Insert/Delete만 제공 Search는 안됨
FIFO: First In, First Out
자료를 저장하는 기능을 할 수 있음
enqueue와 dequeue 연산 제공. 둘 다 O(1)
배열과 스택/큐의 차이점
- 배열은 실제 구현이 연속된 주소에 있음
- 배열: 실제 구현이 자료구조의 정의
- 스택/큐: 기능이 자료구조의 정의. 보통은 배열로 구현하는 경우가 많음

Linked List

Node들로 구성
Nodes are linked with pointers (what does that mean?)
Nodes are linked with pointers: data & pointer to the next node
Pointer simply stores an address: 나는 첫 번째 노드의 주소만 알면 됨!
search할 수 있지만 젤 처음부터 하나씩 봐야함 –> 느림
insert

Binary Search Tree

binary search를 할 수 있는 트리
linked list는 포인터가 하나지만 BST는 포인터를 두 개 가짐 (left, right)
부모 노드보다 왼쪽은 작고 오른쪽은 큼
Node contains key (key: sortable)
There is one root note (unless empty BST)
Root node may hvave two (left&right) child(ren) node(s)
Each child is the root of its own subtree
Each subtree is itself a BST (we call them left and right subtree(s))
The key values in left subtree are all smaller than the key in the root node (and vice versa)
걸리는 시간이 tree의 height에 비례함. 트리의 height는 log N

Heap Insert

BST처럼 왼/오가 있는게 아니라 양쪽이 다 크거나 작음
log N: log N 주엥서도 굉장히 빠른 log N

AVL Tree

Each node has two labels: L and R
L: height of left subtree, R: height of right subtree
Condition: L-R < 2; L-R = 0, -1, 1
Height bound?
- What we want to prove
- If there are n nodes in an AVL tree the height is O(log N)
balanced tree: O(log N)

2-3 Tree

Each node has 1 or 2 keys
Thus each node has 2 or 3 children
NOT allowed to have a single child

Heap을 쓰는 이유

AVL tree, 2-3 tree, RB tree 이런 것들은 insert/delete를 log N 시간에 할 수 있다. Heap도 log N 시간에 insert/delete할 수 있는데 heap은 delete를 정해진 수만 할 수 있다. 나머지 트리들도 무조건 왼쪽으로 내려가기만 하면 가장 작은 값을 찾을 수 있다. 즉, heap이 할 수 있는 일을 다 할 수 있는데도 왜 heap을 쓸까?

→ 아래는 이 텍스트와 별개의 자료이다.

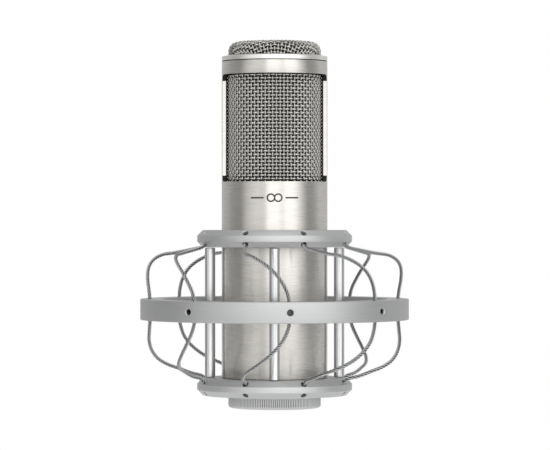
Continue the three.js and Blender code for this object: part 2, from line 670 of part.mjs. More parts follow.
const microphone = new THREE.Group();
mount.add(microphone);
add(microphone, 'body_tube', bodyTube(), NICKEL);
add(microphone, 'top_cap_ring', topCapRing(), NICKEL);
add(microphone, 'top_mesh', topMesh(), MESH);
const sleeve = (thick, r) => ring(r - thick, r, GRILLE_BOTTOM, GRILLE_TOP, SMALL_SIDES);
add(microphone, 'grille_mesh', sleeve(MESH_THICK, GRILLE_R), MESH);
add(microphone, 'inner_screen', sleeve(SCREEN_THICK, SCREEN_R), FINE_MESH);
add(microphone, 'deck_plate', deckPlate(), ALUMINIUM);
add(microphone, 'motor_frame', motorFrame(), DARK_STEEL);
add(microphone, 'magnet_left', magnet(-1), MAGNET);
add(microphone, 'magnet_right', magnet(1), MAGNET);
add(microphone, 'ribbon', ribbon(), FOIL);
const upperClampAt = POCKET_TOP - CLAMP_MARGIN - CLAMP_HEIGHT;
add(microphone, 'upper_ribbon_clamp', ribbonClamp(upperClampAt, UPPER_CLAMP_SCREW), BRASS);
add(microphone, 'lower_ribbon_clamp', ribbonClamp(POCKET_BOTTOM + CLAMP_MARGIN, LOWER_CLAMP_SCREW), BRASS);
add(microphone, 'upper_clamp_screw', clampScrew(UPPER_CLAMP_SCREW), DARK_STEEL);
add(microphone, 'lower_clamp_screw', clampScrew(LOWER_CLAMP_SCREW), DARK_STEEL);
add(microphone, 'transformer_core', transformerCore(), BRASS);
add(microphone, 'transformer_shield', transformerShield(), SHIELD_METAL);
add(microphone, 'connector_base', connectorBase(), ALUMINIUM);
add(microphone, 'xlr_insulator', xlrInsulator(), INSULATION);
PINS.forEach((pin, i) => add(microphone, `xlr_pin_${i + 1}`, xlrPin(pin), BRASS));
[['left', -1], ['right', 1]].forEach(([side, sign]) => {
  const chassisRod = rod(CHASSIS_ROD_R, PLUG_TOP + GAP, DECK_BOTTOM - GAP, 12);
  add(microphone, `chassis_rod_${side}`, chassisRod.translate(sign * CHASSIS_ROD_AT, 0, 0), POLISHED);
});
add(microphone, 'ribbon_lead_upper', ribbonLead(-1, UPPER_CLAMP_SCREW - 1), LEAD_RED);
add(microphone, 'ribbon_lead_lower', ribbonLead(1, LOWER_CLAMP_SCREW + 1), LEAD_BLUE);
add(microphone, 'output_lead_1', outputLead(-1), LEAD_RED);
add(microphone, 'output_lead_2', outputLead(1), LEAD_BLUE);

const cage = new THREE.Group();
mount.add(cage);
add(cage, 'upper_cage_ring', cageRing(UPPER_BORE, UPPER_RING_AT, true), ALUMINIUM);
add(cage, 'lower_cage_ring', cageRing(LOWER_BORE, 0, false), ALUMINIUM);
['front', 'right', 'back', 'left'].forEach((side, i) => {
  const cageRodGroup = new THREE.Group();
  cageRodGroup.rotation.z = radians(90 * i);
  cage.add(cageRodGroup);
  add(cageRodGroup, `cage_rod_${side}`, cageRod().translate(0, -CAGE_ROD_AT, 0), POLISHED);
});
add(cage, 'locking_collar', lockingCollar(), ALUMINIUM);
const collarWasher = ring(COLLAR_BORE, COLLAR_RECESS - GAP, -GAP - WASHER_THICK, -GAP, SMALL_SIDES);
add(cage, 'collar_washer', collarWasher, INSULATION);

const suspension = new THREE.Group();
mount.add(suspension);
onRopes((turn, k) => add(suspension, `suspension_rope_${k + 1}`, rope(turn), ROPE_STEEL));
add(suspension, 'outer_ring', outerRing(), ALUMINIUM);
onRopes((turn, k) => add(suspension, `ring_set_screw_${k + 1}`, ringSetScrew(turn), DARK_STEEL));
add(suspension, 'swivel_fork', swivelFork(), ALUMINIUM);
add(suspension, 'fork_screw_right', forkScrew(FORK_SCREWS[0]), DARK_STEEL);
add(suspension, 'fork_screw_left', forkScrew(FORK_SCREWS[1]), DARK_STEEL);

const stand = new THREE.Group();
group.add(stand);
add(stand, 'stand_adapter', standAdapter(), ALUMINIUM);
add(stand, 'thread_insert', ring(INSERT_BORE, INSERT_R, GAP, INSERT_TOP, 32), BRASS);
add(stand, 'hinge_screw', hingeScrew(), DARK_STEEL);
const knobWasher = onPin(ring(TILT_HOLE_R, KNOB_WASHER_R, EAR_OUT + GAP, KNOB_IN - GAP, 20));
add(stand, 'knob_washer', knobWasher, POLISHED);
add(stand, 'clamp_knob', clampKnob(), ALUMINIUM);

export default group;
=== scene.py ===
"""Looks for the ribbon microphone in its rope-hung shock mount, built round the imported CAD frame."""
import math

import bmesh
import bpy
import numpy as np
from mathutils import Matrix, Vector


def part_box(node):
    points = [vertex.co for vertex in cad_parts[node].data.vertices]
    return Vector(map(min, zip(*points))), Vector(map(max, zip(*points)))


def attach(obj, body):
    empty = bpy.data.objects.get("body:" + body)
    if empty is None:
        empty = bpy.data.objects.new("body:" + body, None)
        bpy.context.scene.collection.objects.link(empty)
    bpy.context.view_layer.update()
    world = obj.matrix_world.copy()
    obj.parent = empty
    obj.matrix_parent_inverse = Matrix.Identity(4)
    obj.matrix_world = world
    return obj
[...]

–> 실제로 돌려보면 heap이 10배 빠르다. heap은 그냥 배열에 넣어놓고 인덱스 하기도 하고.. O notation은 같지만 heap이 훨씬 훨씬 빨라 더 실용적이다.

Trie

Binary Trie (Radix idea 게통) 내부 구현을 사용하는 것

10진수 2진수 (I: insert, D: delete)

10진수	이진수
I 5	0101
I 7	0111
I 9	1001
D 8	1000
D 7	0111

내부 구조를 이해하고 있으면 직관하고 잘 맞아서 편하다. 왼쪽을 0, 오른쪽을 1이라 하면 왼오왼오 이렇게 내려갔다 하면 5인거임!
내부 구조를 모르면 안된다는 단점이 있음

Graph

node와 edge로 구성
Vertices are labelled to associate with particular computation.
Each edge can be viewed as the set of its two endpoints.

Simple Graphs

A simple graph G=(V, E) consists of a nonempty set V of vertices (or nodes) and a set E(possibly empty) of edges where each edge is a subset of V with cardinality 2 (an unordered pair).
Q: for a set V with n elements, how many possible edges there?
- nC2
Adjacenty list 또는 adjacency matrix로 표현할 수 있다.

adjacency list

	1	2	3
1	0	0	1
2	0
3	1
4

edge가 많을 때는 matrix를, 적을 때는 list를 많이 쓴다.
보통은 list를 많이 쓴다. matrix는 제곱에 해당하는 만큼의 공간이 필요하니까